土偶の人形製作を芸術の領域までに高めたことを称えたい。女性の目と感覚で大地にしっかりと足を据え、社会を見据え、本質を見据えた生活の軌跡がある。素直に飾らず清潔で健やかな精神を前向きに人生を楽しみながら創作した「人間の妙」「人間の愛」が、それらの人形に表れている。

その時々の自分自身の熱い想い、季節の想い、社会で起こった事への想いを人形に込めている。人は皆幸せでありたいという願いから、世の中の移ろいの様や、生きる喜び、悲しみ、時の流れと共に生きていて良かったといえる世の中、人間に対する真実のために、みんなが生きていけますようにと、その祈りを人のかたち、つまり人形で表現している。

作品の対象が常に人であるという事に深い意味と使命感を持つ。人間讃歌そのものと言える。また作家の人生観が作品の全てであると言える。

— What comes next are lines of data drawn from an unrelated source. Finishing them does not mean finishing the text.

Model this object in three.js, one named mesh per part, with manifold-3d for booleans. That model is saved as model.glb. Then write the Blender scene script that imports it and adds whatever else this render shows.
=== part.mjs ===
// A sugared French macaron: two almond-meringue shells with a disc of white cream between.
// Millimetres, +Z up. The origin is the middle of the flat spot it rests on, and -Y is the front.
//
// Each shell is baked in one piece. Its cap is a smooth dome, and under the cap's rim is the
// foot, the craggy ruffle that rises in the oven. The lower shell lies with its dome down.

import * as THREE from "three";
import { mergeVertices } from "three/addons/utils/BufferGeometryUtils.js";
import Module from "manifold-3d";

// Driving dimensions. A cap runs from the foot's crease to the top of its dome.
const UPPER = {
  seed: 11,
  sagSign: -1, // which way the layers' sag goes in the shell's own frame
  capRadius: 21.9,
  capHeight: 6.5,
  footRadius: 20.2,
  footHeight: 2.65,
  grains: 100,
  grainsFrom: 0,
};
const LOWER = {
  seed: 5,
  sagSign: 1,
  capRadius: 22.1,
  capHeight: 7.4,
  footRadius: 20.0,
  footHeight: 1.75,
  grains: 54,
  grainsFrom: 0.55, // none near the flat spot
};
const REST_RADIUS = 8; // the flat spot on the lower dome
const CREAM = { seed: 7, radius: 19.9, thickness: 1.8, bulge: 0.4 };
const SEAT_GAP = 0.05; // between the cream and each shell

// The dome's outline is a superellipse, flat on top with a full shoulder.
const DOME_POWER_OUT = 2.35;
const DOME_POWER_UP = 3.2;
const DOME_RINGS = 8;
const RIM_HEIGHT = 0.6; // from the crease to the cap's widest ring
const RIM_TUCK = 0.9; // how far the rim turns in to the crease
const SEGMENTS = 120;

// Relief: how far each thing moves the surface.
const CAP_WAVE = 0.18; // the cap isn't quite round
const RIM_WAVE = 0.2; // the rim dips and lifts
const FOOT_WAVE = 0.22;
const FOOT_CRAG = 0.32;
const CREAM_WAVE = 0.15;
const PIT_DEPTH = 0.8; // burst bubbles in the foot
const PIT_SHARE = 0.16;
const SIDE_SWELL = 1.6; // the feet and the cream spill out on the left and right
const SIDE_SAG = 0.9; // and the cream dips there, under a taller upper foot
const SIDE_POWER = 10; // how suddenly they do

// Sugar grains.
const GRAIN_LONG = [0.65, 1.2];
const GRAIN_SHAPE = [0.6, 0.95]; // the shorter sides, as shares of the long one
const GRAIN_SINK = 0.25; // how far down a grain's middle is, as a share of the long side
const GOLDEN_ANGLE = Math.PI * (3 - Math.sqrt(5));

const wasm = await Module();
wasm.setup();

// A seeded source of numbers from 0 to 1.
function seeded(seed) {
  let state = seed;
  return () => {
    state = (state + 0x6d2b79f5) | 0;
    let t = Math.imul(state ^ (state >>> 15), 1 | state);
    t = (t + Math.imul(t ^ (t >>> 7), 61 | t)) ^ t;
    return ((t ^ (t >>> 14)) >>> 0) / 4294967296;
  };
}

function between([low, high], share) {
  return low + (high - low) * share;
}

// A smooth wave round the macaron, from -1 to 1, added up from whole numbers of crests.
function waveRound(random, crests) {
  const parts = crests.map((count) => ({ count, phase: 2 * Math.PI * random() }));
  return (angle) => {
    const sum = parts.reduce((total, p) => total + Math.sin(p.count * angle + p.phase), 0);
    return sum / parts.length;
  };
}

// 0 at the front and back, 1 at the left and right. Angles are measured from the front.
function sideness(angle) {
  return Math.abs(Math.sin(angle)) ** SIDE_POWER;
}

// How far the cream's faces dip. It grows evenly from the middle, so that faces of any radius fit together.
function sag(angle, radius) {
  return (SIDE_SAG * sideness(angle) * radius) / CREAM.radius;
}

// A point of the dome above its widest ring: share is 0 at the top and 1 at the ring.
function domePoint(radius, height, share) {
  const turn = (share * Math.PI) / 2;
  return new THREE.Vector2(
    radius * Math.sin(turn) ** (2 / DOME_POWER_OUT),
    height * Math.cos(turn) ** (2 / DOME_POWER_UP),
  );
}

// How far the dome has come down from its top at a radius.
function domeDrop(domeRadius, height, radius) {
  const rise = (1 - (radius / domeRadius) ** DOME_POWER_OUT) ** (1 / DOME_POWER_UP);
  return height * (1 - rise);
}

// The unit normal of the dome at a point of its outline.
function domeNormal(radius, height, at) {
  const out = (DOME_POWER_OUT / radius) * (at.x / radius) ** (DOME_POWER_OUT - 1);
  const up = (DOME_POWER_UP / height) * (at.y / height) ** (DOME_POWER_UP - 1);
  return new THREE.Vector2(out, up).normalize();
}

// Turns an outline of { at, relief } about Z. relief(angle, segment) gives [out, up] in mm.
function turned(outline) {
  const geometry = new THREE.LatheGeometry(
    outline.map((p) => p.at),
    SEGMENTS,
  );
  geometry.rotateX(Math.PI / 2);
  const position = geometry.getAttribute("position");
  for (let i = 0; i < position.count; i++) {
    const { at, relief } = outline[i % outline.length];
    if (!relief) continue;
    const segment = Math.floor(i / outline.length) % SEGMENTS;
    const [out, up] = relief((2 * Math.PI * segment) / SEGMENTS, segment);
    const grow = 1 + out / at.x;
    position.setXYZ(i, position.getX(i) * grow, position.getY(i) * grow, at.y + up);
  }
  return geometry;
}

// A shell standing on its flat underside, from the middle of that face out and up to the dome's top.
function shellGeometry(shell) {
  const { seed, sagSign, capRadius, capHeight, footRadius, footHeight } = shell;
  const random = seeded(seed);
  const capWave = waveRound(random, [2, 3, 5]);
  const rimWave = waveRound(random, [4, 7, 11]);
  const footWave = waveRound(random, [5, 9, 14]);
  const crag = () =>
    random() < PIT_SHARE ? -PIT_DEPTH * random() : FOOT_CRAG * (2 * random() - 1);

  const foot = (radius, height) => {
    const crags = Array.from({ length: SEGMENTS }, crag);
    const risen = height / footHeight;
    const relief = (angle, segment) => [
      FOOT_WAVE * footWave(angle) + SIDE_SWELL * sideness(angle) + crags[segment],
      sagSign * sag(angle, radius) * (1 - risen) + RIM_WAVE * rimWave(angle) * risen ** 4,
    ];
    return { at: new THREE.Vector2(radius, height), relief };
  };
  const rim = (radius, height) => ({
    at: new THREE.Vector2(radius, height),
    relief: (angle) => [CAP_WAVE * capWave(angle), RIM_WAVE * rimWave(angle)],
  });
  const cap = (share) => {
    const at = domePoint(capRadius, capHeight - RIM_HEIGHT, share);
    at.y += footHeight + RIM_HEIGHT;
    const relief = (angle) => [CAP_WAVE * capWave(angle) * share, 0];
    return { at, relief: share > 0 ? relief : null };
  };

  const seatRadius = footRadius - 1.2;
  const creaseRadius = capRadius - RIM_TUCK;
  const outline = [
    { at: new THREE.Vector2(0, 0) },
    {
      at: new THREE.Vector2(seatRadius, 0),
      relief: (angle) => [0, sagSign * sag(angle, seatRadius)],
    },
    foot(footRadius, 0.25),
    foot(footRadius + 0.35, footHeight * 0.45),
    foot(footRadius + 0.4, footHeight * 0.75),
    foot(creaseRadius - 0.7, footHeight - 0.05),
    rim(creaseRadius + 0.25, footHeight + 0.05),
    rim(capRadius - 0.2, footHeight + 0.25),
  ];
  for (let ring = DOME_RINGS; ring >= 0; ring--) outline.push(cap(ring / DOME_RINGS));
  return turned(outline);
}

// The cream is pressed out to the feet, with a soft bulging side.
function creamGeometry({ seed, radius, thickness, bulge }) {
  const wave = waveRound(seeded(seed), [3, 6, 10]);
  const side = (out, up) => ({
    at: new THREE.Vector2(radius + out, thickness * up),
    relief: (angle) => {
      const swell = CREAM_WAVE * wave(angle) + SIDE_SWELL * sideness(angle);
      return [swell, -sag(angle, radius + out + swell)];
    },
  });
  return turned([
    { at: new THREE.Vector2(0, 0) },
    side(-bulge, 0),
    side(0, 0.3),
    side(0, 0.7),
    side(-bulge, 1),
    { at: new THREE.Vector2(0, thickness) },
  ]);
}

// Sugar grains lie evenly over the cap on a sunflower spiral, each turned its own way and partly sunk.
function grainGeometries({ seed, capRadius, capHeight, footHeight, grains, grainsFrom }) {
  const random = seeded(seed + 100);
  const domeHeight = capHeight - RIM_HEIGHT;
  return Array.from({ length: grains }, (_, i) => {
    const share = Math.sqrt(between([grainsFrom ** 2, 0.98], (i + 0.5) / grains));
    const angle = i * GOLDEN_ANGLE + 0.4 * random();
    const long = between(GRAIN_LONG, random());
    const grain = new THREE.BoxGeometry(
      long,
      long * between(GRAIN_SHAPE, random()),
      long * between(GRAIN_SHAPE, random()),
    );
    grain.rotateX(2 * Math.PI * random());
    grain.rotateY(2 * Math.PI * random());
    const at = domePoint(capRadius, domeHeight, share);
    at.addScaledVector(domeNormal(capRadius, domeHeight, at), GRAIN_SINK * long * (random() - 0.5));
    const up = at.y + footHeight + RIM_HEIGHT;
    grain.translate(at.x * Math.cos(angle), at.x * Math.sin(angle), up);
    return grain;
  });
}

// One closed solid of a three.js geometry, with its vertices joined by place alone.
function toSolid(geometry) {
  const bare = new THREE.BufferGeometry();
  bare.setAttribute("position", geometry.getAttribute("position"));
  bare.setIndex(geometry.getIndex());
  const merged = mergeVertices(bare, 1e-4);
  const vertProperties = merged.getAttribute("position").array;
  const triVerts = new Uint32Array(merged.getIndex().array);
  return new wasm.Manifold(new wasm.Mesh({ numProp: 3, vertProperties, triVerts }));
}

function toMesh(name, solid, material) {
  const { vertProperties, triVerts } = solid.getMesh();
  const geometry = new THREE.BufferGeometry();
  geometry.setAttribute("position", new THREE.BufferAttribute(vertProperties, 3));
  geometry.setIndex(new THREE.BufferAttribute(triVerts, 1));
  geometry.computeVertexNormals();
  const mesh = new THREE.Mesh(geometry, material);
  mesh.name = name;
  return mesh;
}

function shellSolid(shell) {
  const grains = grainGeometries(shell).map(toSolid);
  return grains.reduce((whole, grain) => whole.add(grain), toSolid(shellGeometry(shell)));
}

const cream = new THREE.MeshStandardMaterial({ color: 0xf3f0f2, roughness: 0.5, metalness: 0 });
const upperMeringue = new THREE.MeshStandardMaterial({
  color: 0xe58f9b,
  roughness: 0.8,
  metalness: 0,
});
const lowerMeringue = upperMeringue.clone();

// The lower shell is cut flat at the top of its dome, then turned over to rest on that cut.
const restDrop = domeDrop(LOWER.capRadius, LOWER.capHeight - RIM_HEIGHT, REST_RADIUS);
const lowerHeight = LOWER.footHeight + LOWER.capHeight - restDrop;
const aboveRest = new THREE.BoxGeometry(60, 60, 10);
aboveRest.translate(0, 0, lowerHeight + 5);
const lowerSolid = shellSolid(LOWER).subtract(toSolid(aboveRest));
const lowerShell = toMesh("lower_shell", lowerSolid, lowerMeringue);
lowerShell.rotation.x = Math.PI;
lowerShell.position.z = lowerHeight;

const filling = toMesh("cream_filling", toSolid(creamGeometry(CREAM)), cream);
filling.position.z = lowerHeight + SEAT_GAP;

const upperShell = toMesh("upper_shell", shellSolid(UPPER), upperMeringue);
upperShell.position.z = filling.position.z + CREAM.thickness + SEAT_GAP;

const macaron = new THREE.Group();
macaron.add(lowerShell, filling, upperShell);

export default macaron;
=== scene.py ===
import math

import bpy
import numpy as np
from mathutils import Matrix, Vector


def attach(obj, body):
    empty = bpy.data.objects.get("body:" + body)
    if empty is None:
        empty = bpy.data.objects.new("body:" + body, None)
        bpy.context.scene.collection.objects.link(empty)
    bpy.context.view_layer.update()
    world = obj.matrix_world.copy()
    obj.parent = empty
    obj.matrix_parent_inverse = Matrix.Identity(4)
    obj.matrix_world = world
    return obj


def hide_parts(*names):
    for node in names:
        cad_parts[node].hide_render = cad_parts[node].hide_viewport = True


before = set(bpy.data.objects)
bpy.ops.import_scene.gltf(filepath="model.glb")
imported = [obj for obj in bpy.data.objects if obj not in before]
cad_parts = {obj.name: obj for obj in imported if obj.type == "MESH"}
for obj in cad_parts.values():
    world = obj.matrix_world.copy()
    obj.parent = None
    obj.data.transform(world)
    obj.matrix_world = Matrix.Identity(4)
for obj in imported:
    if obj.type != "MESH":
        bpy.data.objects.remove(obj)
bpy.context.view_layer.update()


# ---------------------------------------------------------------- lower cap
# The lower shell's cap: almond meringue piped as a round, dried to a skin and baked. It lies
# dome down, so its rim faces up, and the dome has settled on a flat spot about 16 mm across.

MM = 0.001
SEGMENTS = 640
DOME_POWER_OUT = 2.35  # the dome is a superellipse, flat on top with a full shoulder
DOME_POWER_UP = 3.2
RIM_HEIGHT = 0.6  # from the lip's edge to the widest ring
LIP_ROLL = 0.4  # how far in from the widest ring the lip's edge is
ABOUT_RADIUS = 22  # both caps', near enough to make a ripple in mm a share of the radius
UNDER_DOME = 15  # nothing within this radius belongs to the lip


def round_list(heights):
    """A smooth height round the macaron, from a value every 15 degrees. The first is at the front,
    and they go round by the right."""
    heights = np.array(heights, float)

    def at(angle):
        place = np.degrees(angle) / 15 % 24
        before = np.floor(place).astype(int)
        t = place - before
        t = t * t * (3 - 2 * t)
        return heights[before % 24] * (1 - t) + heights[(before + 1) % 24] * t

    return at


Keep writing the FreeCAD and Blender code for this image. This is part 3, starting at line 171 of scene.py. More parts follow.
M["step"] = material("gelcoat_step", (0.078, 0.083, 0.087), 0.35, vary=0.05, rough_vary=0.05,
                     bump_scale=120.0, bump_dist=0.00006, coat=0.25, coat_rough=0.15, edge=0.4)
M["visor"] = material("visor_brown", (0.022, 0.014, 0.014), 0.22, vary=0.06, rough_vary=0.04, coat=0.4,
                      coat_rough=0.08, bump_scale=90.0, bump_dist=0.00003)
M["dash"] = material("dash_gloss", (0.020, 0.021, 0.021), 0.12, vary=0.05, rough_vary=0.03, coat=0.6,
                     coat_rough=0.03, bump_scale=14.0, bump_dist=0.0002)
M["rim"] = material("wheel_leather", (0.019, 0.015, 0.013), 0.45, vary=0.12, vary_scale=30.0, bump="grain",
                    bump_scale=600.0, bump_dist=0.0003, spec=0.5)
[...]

幼児、少女、老人ら老若男女の自然な姿を健康な感覚で表現された群像作品が多い。

女性や子供の表情などに慈愛に満ちた温かな眼差しがあり、女性ならではの情感と哀愁がある。その端正な表情には存在感=「形」があり、その完成度が内に秘めたものを更に浮き彫りにしているように感じる。

朴先生のアトリエを幾度か通っている内に、張順玉とも親しくなり、これまでの作品が埋もれているのは惜しい、いつの日か展示公開してはと推薦したところ、大変喜ばれ快く応諾された。そして全ての作品を河正雄コレクションとして寄贈したいと表明された。

30数年の歳月が走馬灯の様に甦り感慨深い。以心伝心、張順玉の人形作品との出会いは人生の冥利といえるプレゼントであると感謝している。

朴柄照先生にとっても私にとっても、因縁深い美術人生となった。エピソードの中から出会いの一端を語った。昔、蒔いた種が見事に実った事と共に生きて来た事を喜びたい。